How to stop h2o from saving massive .ERR, .OUT and other log files to the local drive


I am currently running a script in which several h2o glm and deeplearning models are being generated for several iterations of a Monte-Carlo Cross-Validation. When finished running (which takes about half a day), h2o is saving immense files to the local drive (with sizes up to 8.5 GB). These files are not erased when RStudio or my computer is restarted (as I originally thought). Is there a way to stop h2o from saving these files?


Solution

  • When you start H2O with h2o.init() from R, the stdout and stderr files should be saved to a temporary directory (see R's tempdir() to see the path). This temporary directory should be removed when the R session exits. It seems as though this is not working with RStudio, however it works if you are using R from the command line. I'm not sure if this is a setting that can be changed in RStudio or if this is an RStudio bug.

    But you can take more control yourself. You can start H2O by hand using java on the command line and then connect from R using h2o.init().
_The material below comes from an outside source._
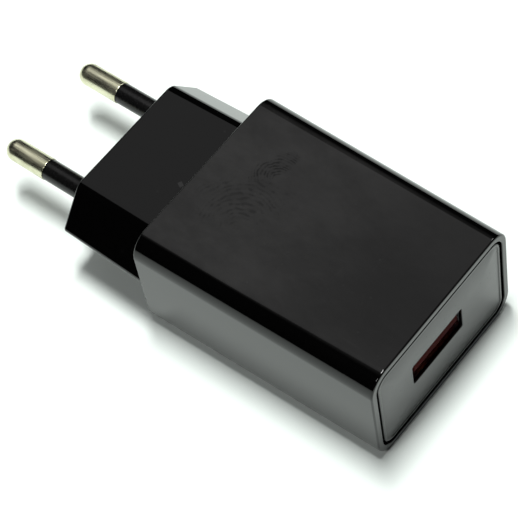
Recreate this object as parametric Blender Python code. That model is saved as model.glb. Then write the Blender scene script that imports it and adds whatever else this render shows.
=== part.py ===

    java -Xmx5g -jar h2o.jar
    

    In this example, I started H2O with 5 GB of Java heap memory, but you should increase that if your data is larger. Then connecting in R will look like this:

    > h2o.init()
     Connection successful!
    
    R is connected to the H2O cluster: 
        H2O cluster uptime:         16 hours 34 minutes 
        H2O cluster version:        3.15.0.99999 
        H2O cluster version age:    17 hours and 25 minutes  
        H2O cluster name:           H2O_started_from_R_me_exn817 
        H2O cluster total nodes:    1 
        H2O cluster total memory:   4.43 GB 
        H2O cluster total cores:    8 
        H2O cluster allowed cores:  8 
        H2O cluster healthy:        TRUE 
        H2O Connection ip:          localhost 
        H2O Connection port:        54321 
        H2O Connection proxy:       NA 
        H2O Internal Security:      FALSE 
        H2O API Extensions:         XGBoost, Algos, AutoML, Core V3, Core V4 
        R Version:                  R version 3.3.2 (2016-10-31) 
    

    So if you want to redirect both stdout and stderr to devnull you simply add the redirect command to the end of the java command to start the H2O cluster and connect to H2O from R again. To redirect both stderr and stdout, you append > /dev/null 2>&1 like this:

    java -Xmx5g -jar h2o.jar > /dev/null 2>&1 &